La chose qui est certaine à propos de Mystères de Lisbonne est en effet qu’il va vite. Sans aller jusqu’à essayer de faire croire qu’il passe en un souffle, on se
surprend à voir défiler les heures de projection comme les kilomètres à bord d’une voiture de sport. L’accélérateur à l’œuvre dans le film est le plus vieux et efficace de tous : la parole. Ça
n’arrête pas de parler d’un bout à l’autre de Mystères de Lisbonne, jamais dans le vide mais dans le but le plus noble et captivant qui soit, celui de raconter des
histoires. Beaucoup d’histoires. L’axe principal du scénario – la quête de ses origines par le héros, João – n’est pas un tunnel dont il serait défendu de sortir, mais une souche sur laquelle de
multiples branches viennent se rattacher. Chaque nouveau personnage entre en scène en amenant avec lui son lot de secrets et d’histoires, qu’il se fait fort de raconter quand vient son tour. Se
tisse ainsi sous nos yeux, en continu, un réseau fractal d’intrigues dont l’un des effets secondaires – typique du feuilleton à grande échelle – est que les protagonistes ne sont jamais
complètement étrangers les uns aux autres. Il y a toujours un lien dramatique, direct ou passant par l’intermédiaire d’un personnage tiers, qui en fait des adversaires ou des compagnons
d’infortune.
Mystères de Lisbonne nous entraîne dans cet étourdissant tourbillon d’histoires, qui exploitent sans scrupule les schémas les plus familiers du genre : enfants cachés,
identités doubles, rivalités amoureuses exacerbées. La référence qui vient à l’esprit n’est pas cinématographique mais littéraire : le mastodonte Les mystères de Paris d’Eugène Sue.

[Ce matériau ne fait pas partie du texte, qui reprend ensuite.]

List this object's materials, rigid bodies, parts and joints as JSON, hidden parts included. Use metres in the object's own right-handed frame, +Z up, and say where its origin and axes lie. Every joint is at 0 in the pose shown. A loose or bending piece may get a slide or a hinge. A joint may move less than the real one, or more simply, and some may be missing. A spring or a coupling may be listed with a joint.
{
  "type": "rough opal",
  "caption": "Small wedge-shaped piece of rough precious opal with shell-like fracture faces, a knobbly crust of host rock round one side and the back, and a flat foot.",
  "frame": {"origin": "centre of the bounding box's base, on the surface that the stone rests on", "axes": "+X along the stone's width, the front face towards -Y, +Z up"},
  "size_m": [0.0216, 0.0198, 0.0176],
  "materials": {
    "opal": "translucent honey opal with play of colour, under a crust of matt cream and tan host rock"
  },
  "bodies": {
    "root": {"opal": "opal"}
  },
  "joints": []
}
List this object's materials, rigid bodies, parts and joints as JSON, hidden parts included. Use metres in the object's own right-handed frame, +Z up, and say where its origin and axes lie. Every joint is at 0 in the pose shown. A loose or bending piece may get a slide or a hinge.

La proximité des deux titres n’est pas un hasard, le film qui nous intéresse étant l’adaptation d’une variante lisboète opportuniste de la saga de Sue, à la suite du succès public de celle-ci.
Mystères de Lisbonne se distingue de l’original par son choix de ne jamais mettre son nez dans les bas-fonds de la société du 19è siècle – les prisons, les taudis, les
bandes de voleurs et de mendiants affamés qui les peuplent – qui forment une part majeure du tableau parisien. A Lisbonne, comme dans les escapades dans d’autres lieux (Venise, la France), on
s’en tient plus sagement aux salons tenus par des hôtes d’un rang certain. L’étincelle du frisson et de l’exaltation, qui viennent en supplément du plaisir de l’emboîtement sans fin des
intrigues, est produite par la mise en scène virtuose de Raoul Ruiz. Pas une des 266 minutes du film ne passe sans que le cinéaste chilien fasse en sorte d’y faire admirer son sens de l’épique,
du beau. Il magnifie chaque visage, chaque lieu, chaque action ou parole, faisant ainsi de Mystères de Lisbonne non pas un morceau d’un seul tenant et indigeste mais une
myriade de perles sélectionnées et polies avec soin, qui s’enfilent comme le long du fil d’un collier. Parmi ces perles, certaines sont même absolument renversantes, et sont à elles seules des
éclats de chef-d’œuvre : le traitement en plan-séquence entre deux pièces (la chambre et l’antichambre) de l’accouchement à Venise, l’introduction du personnage de Clothilde Hesme dans le
hall d’un opéra. Quand le générique de fin arrive, les jambes sont engourdies mais la tête est légère, enivrée par tant de plaisir et d’allant.